__Exercise requirements__:
Reproduce each line exactly. Skip none.

——————

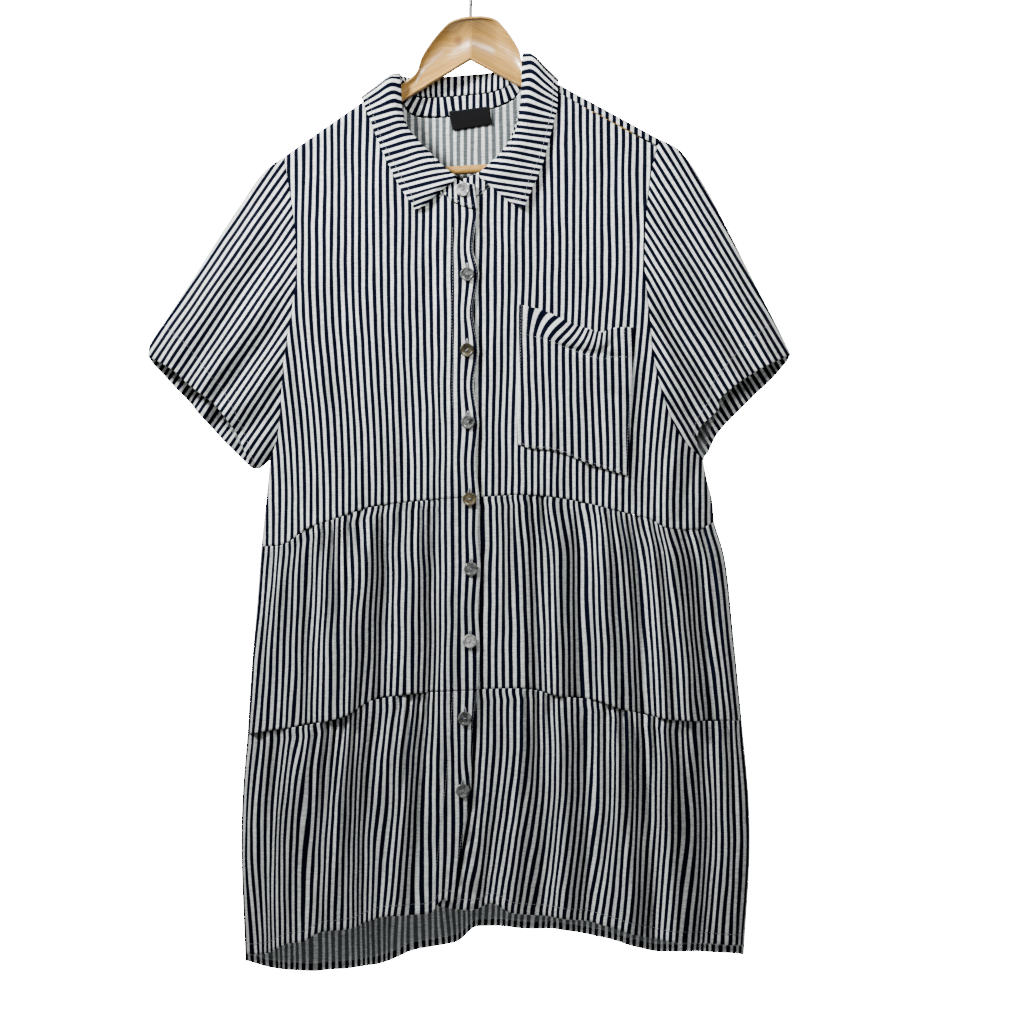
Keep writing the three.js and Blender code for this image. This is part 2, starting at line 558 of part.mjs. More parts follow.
// Round the neck, nothing comes nearer to the middle than the hanger's sides.
const neckDepth = (side, x, drop) => Math.max(depth(side < 0 ? "front" : "back", x, drop), RIDGE_HALF);
const FALL = table("side sx sd sl rx rd rl ex ed el", [
  [-1, -45, 193, 4.6, -49, 194.5, 5.4, -56, 197, 4.4],
  [-1, -36, 184, 5.0, -44, 187, 6.4, -58, 192, 4.4],
  [-1, -25, 175, 6.4, -38, 179, 8.0, -62, 186, 3.6],
  [-1, -14, 165, 7.6, -30, 169, 9.0, -68, 178, 3.0],
  [-1, -24, 155, 4.5, -38, 157, 7.5, -75, 166, 2.8],
  [-1, -38, 141, 2.8, -50, 143, 6.5, -81, 153, 2.8],
  [-1, -52, 126, 2.6, -62, 128, 6.0, -89, 136, 2.8],
  [-1, -64, 112, 2.6, -72, 113, 6.0, -95, 121, 2.8],
  [-1, -68, 98, 2.6, -76, 98, 6.0, -101, 105, 2.8],
  [-1, -69, 82, 2.6, -78, 80, 6.5, -106, 93, 3.0],
  [-1, -70, 65, 3.0, -81, 65, 5.5, -109, 84, 2.4],
  [0, -72, 57, 0, -81, 59, 0, -110, 81, 0],
  [1, -68, 61, 0.8, -78, 58, 5.0, -109, 84, 2.6],
  [1, -64, 71, -0.6, -68, 59, 6.5, -98, 98, 4.2],
  [1, -50, 80, -0.6, -53, 61, 6.5, -68, 108, 5.6],
  [1, -25, 79.5, -0.4, -25, 59, 7, -30, 110, 6.2],
  [1, 0, 77.5, -0.4, 0, 57, 7, 0, 109, 6.2],
  [1, 20, 75, -0.4, 21, 55, 7, 28, 106, 6.2],
  [1, 40, 67.5, -0.4, 40, 51, 6.5, 58, 98, 5.6],
  [1, 50, 53, 0.4, 55, 43, 6, 80, 82, 4.6],
  [1, 52.5, 41, 0.8, 60, 38, 4, 88, 67, 2.6],
  [0, 53, 36.5, 0, 62, 38, 0, 89, 63, 0],
  [-1, 52.5, 41, 3.0, 63, 42, 5.5, 88.5, 67, 2.4],
  [-1, 51.5, 60, 2.6, 62, 59, 6.5, 88, 79, 3.0],
  [-1, 51.5, 73, 2.6, 60, 73, 6.0, 88, 88, 2.8],
  [-1, 51, 86, 2.6, 59, 86, 6.0, 87, 97, 2.8],
  [-1, 48, 103, 2.6, 56, 104, 6.0, 84, 108, 2.8],
  [-1, 44, 120, 2.6, 53, 121, 6.0, 80, 124, 2.8],
  [-1, 32, 137, 2.8, 44, 138, 6.5, 75, 144, 2.8],
  [-1, 20, 150, 4.5, 34, 152, 7.5, 70, 158, 2.8],
  [-1, 9, 162, 7.6, 26, 165, 9.0, 65, 170, 3.0],
  [-1, 20, 173, 6.4, 32, 175, 8.0, 61, 179, 3.6],
  [-1, 33, 184, 5.0, 41, 185, 6.4, 57, 188, 4.4],
  [-1, 45, 193, 4.6, 48, 194, 5.4, 54, 195, 4.4],
]).map((row, k) => ({ ...row, k }));
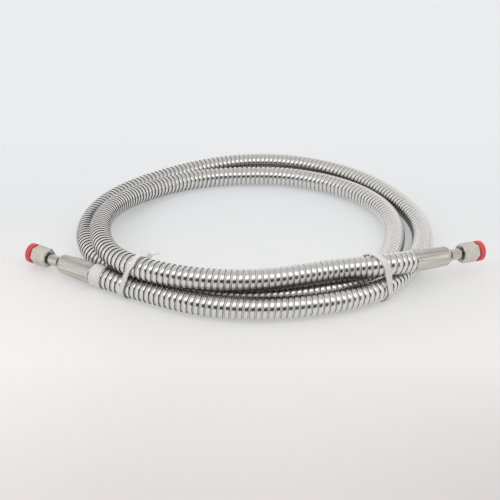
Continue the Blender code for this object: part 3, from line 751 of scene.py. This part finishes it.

——————

__Exercise answer__:
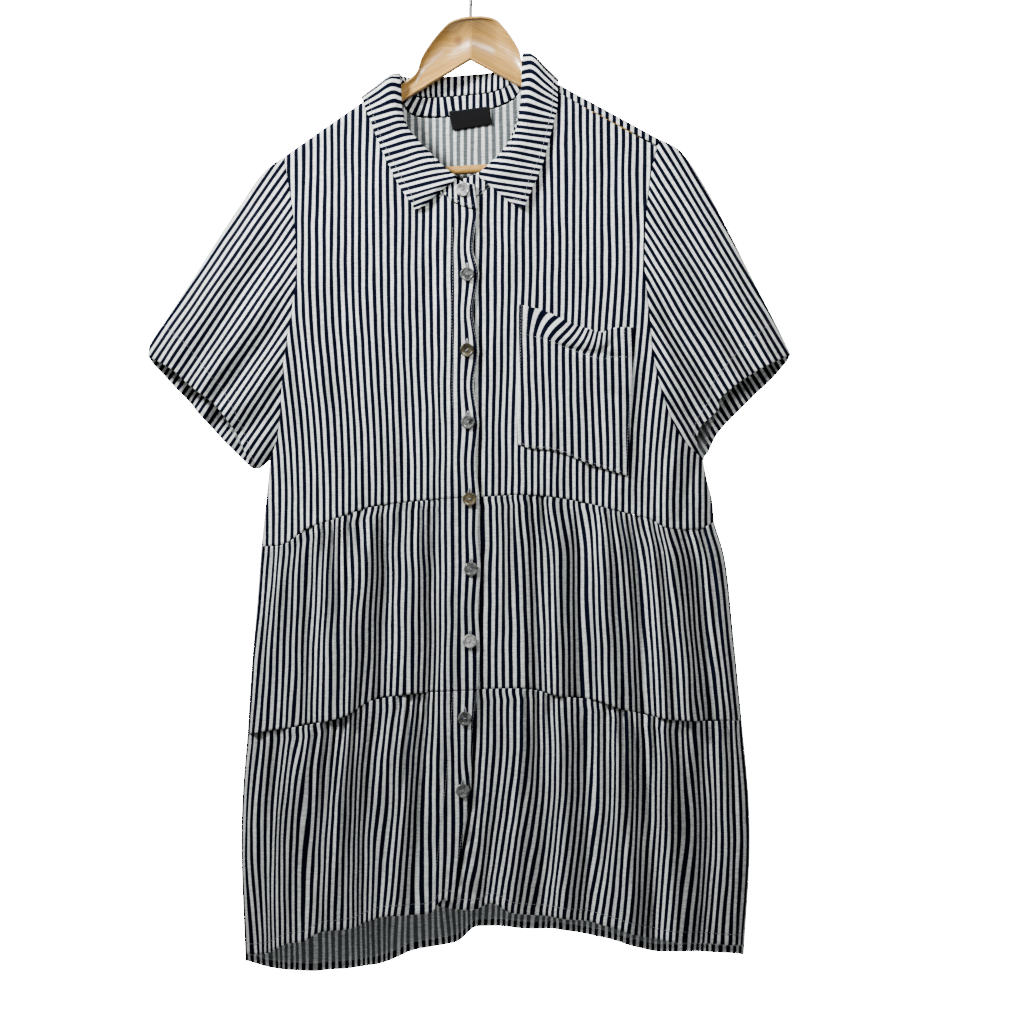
Keep writing the three.js and Blender code for this image. This is part 2, starting at line 558 of part.mjs. More parts follow.
// Round the neck, nothing comes nearer to the middle than the hanger's sides.
const neckDepth = (side, x, drop) => Math.max(depth(side < 0 ? "front" : "back", x, drop), RIDGE_HALF);
const FALL = table("side sx sd sl rx rd rl ex ed el", [
  [-1, -45, 193, 4.6, -49, 194.5, 5.4, -56, 197, 4.4],
  [-1, -36, 184, 5.0, -44, 187, 6.4, -58, 192, 4.4],
  [-1, -25, 175, 6.4, -38, 179, 8.0, -62, 186, 3.6],
  [-1, -14, 165, 7.6, -30, 169, 9.0, -68, 178, 3.0],
  [-1, -24, 155, 4.5, -38, 157, 7.5, -75, 166, 2.8],
  [-1, -38, 141, 2.8, -50, 143, 6.5, -81, 153, 2.8],
  [-1, -52, 126, 2.6, -62, 128, 6.0, -89, 136, 2.8],
  [-1, -64, 112, 2.6, -72, 113, 6.0, -95, 121, 2.8],
  [-1, -68, 98, 2.6, -76, 98, 6.0, -101, 105, 2.8],
  [-1, -69, 82, 2.6, -78, 80, 6.5, -106, 93, 3.0],
  [-1, -70, 65, 3.0, -81, 65, 5.5, -109, 84, 2.4],
  [0, -72, 57, 0, -81, 59, 0, -110, 81, 0],
  [1, -68, 61, 0.8, -78, 58, 5.0, -109, 84, 2.6],
  [1, -64, 71, -0.6, -68, 59, 6.5, -98, 98, 4.2],
  [1, -50, 80, -0.6, -53, 61, 6.5, -68, 108, 5.6],
  [1, -25, 79.5, -0.4, -25, 59, 7, -30, 110, 6.2],
  [1, 0, 77.5, -0.4, 0, 57, 7, 0, 109, 6.2],
  [1, 20, 75, -0.4, 21, 55, 7, 28, 106, 6.2],
  [1, 40, 67.5, -0.4, 40, 51, 6.5, 58, 98, 5.6],
  [1, 50, 53, 0.4, 55, 43, 6, 80, 82, 4.6],
  [1, 52.5, 41, 0.8, 60, 38, 4, 88, 67, 2.6],
  [0, 53, 36.5, 0, 62, 38, 0, 89, 63, 0],
  [-1, 52.5, 41, 3.0, 63, 42, 5.5, 88.5, 67, 2.4],
  [-1, 51.5, 60, 2.6, 62, 59, 6.5, 88, 79, 3.0],
  [-1, 51.5, 73, 2.6, 60, 73, 6.0, 88, 88, 2.8],
  [-1, 51, 86, 2.6, 59, 86, 6.0, 87, 97, 2.8],
  [-1, 48, 103, 2.6, 56, 104, 6.0, 84, 108, 2.8],
  [-1, 44, 120, 2.6, 53, 121, 6.0, 80, 124, 2.8],
  [-1, 32, 137, 2.8, 44, 138, 6.5, 75, 144, 2.8],
  [-1, 20, 150, 4.5, 34, 152, 7.5, 70, 158, 2.8],
  [-1, 9, 162, 7.6, 26, 165, 9.0, 65, 170, 3.0],
  [-1, 20, 173, 6.4, 32, 175, 8.0, 61, 179, 3.6],
  [-1, 33, 184, 5.0, 41, 185, 6.4, 57, 188, 4.4],
  [-1, 45, 193, 4.6, 48, 194, 5.4, 54, 195, 4.4],
]).map((row, k) => ({ ...row, k }));
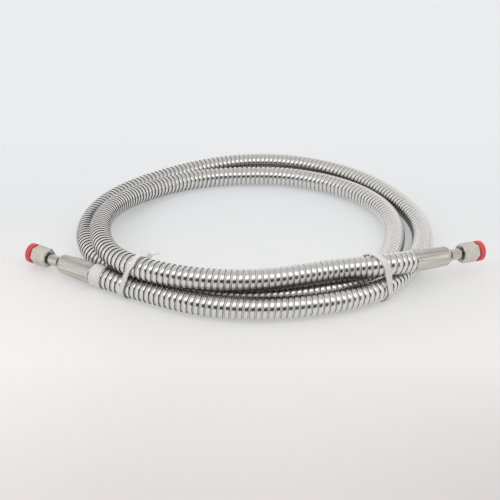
Continue the Blender code for this object: part 3, from line 751 of scene.py. This part finishes it.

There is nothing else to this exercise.